● **Instructions to follow**: Extract every line below, verbatim.

● **Recorded information**:

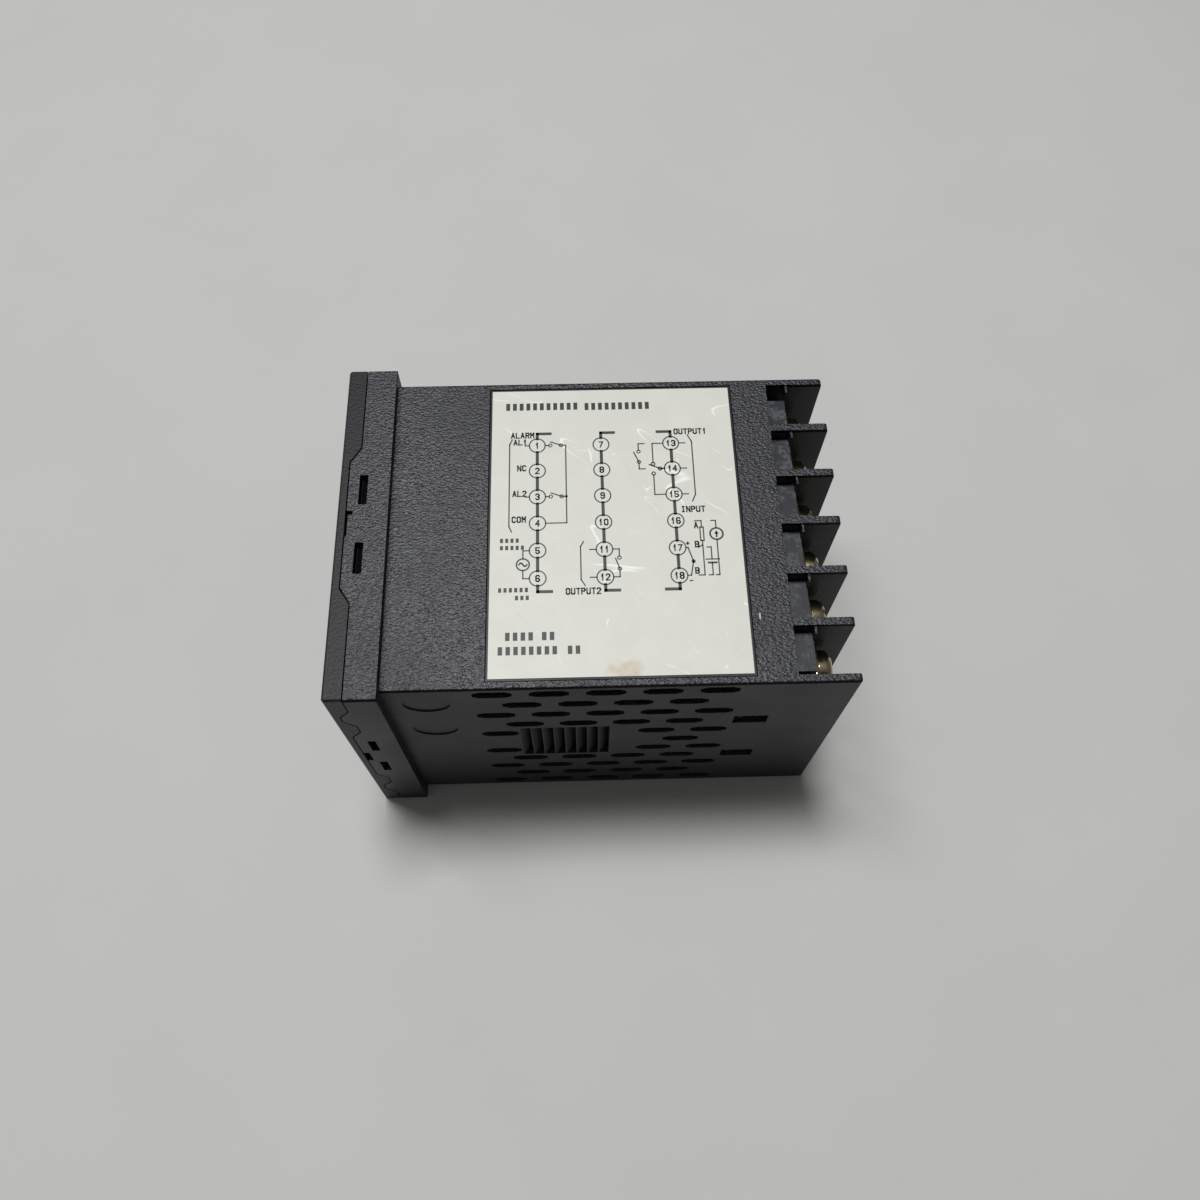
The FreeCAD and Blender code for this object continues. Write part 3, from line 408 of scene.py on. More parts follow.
def film_creases(node, where):
    """Hair-thin folds: where a stretched noise field crosses its middle value, kept in a few places."""
    folds = 0.0
    # the way a fold runs, the folds' spacing in millimetres, and the noise above which one is kept
    for degrees, spacing, kept in ((38, 7.0, 0.57), (8, 10.0, 0.56), (62, 5.0, 0.6)):
        run = node("Mapping", {"Vector": where, "Rotation": (0.0, 0.0, math.radians(degrees)),
                               "Location": (0.0, 0.0, spacing)})
        drawn = node("VectorMath", (run, (0.3, 1.0, 1.0)), operation="MULTIPLY")
        bend = node("TexNoise", {"Vector": drawn, "Scale": 1 / (spacing * MM), "Detail": 1.5,
                                 "Distortion": 0.3})
        apart = node("Math", (node("Math", (bend, 0.5), operation="SUBTRACT"),), operation="ABSOLUTE")
        line = node("MapRange", (apart, 0.0, 0.005, 1.0, 0.0))
        worn = node("TexNoise", {"Vector": drawn, "Scale": 1 / (0.4 * spacing * MM), "Detail": 1.0})
        fold = node("Math", (line, node("MapRange", (worn, kept, kept + 0.06))), operation="MULTIPLY")
        folds = node("Math", (folds, fold), operation="MAXIMUM")
    return folds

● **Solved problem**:
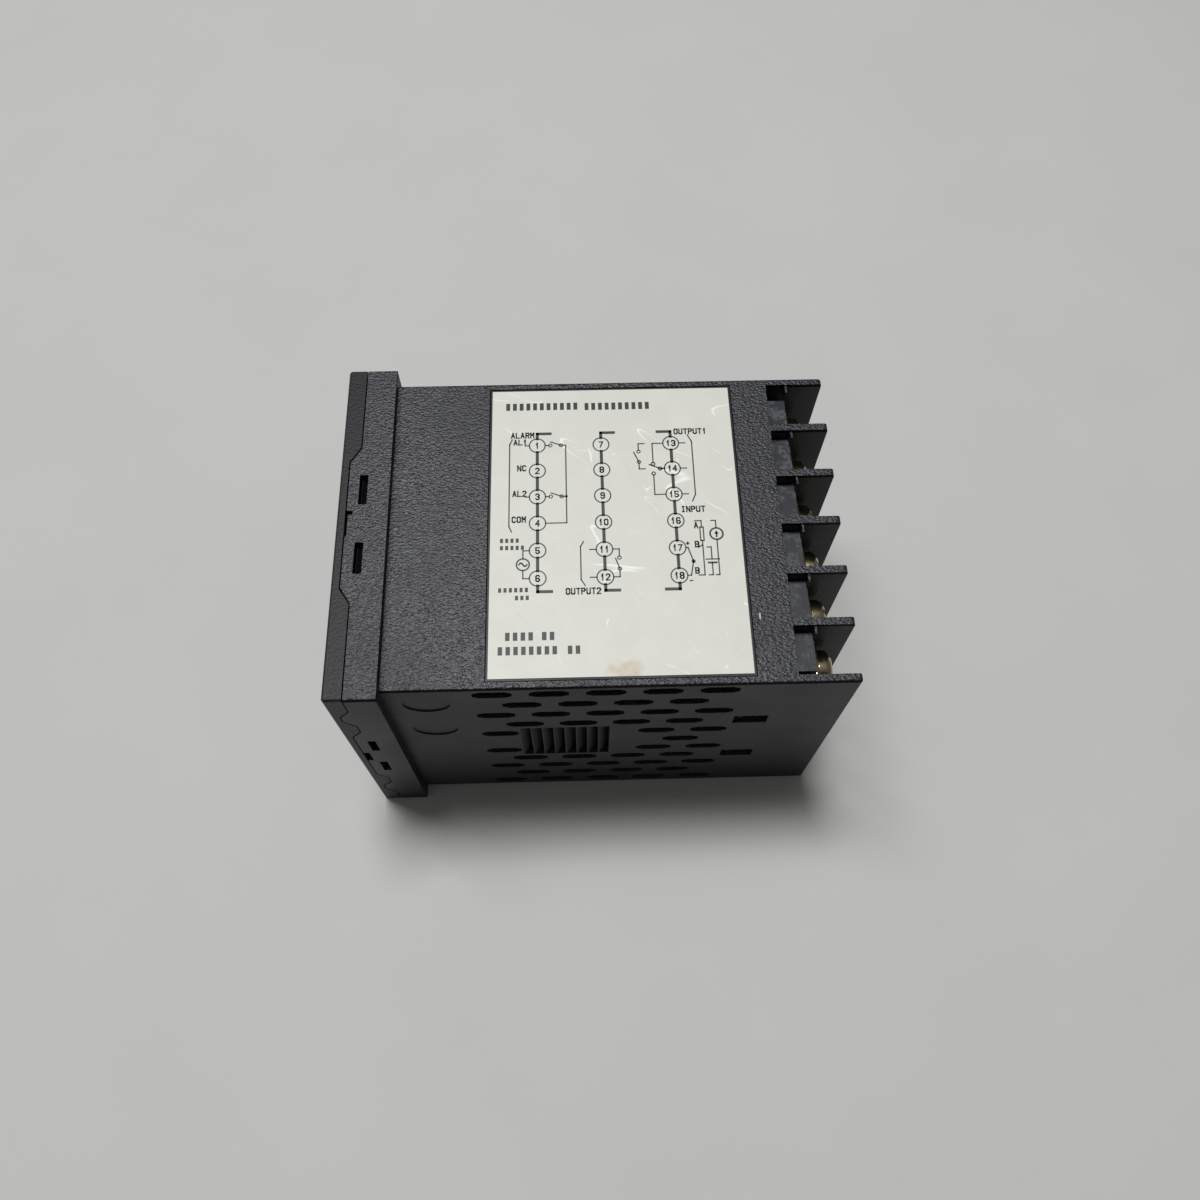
The FreeCAD and Blender code for this object continues. Write part 3, from line 408 of scene.py on. More parts follow.
def film_creases(node, where):
    """Hair-thin folds: where a stretched noise field crosses its middle value, kept in a few places."""
    folds = 0.0
    # the way a fold runs, the folds' spacing in millimetres, and the noise above which one is kept
    for degrees, spacing, kept in ((38, 7.0, 0.57), (8, 10.0, 0.56), (62, 5.0, 0.6)):
        run = node("Mapping", {"Vector": where, "Rotation": (0.0, 0.0, math.radians(degrees)),
                               "Location": (0.0, 0.0, spacing)})
        drawn = node("VectorMath", (run, (0.3, 1.0, 1.0)), operation="MULTIPLY")
        bend = node("TexNoise", {"Vector": drawn, "Scale": 1 / (spacing * MM), "Detail": 1.5,
                                 "Distortion": 0.3})
        apart = node("Math", (node("Math", (bend, 0.5), operation="SUBTRACT"),), operation="ABSOLUTE")
        line = node("MapRange", (apart, 0.0, 0.005, 1.0, 0.0))
        worn = node("TexNoise", {"Vector": drawn, "Scale": 1 / (0.4 * spacing * MM), "Detail": 1.0})
        fold = node("Math", (line, node("MapRange", (worn, kept, kept + 0.06))), operation="MULTIPLY")
        folds = node("Math", (folds, fold), operation="MAXIMUM")
    return folds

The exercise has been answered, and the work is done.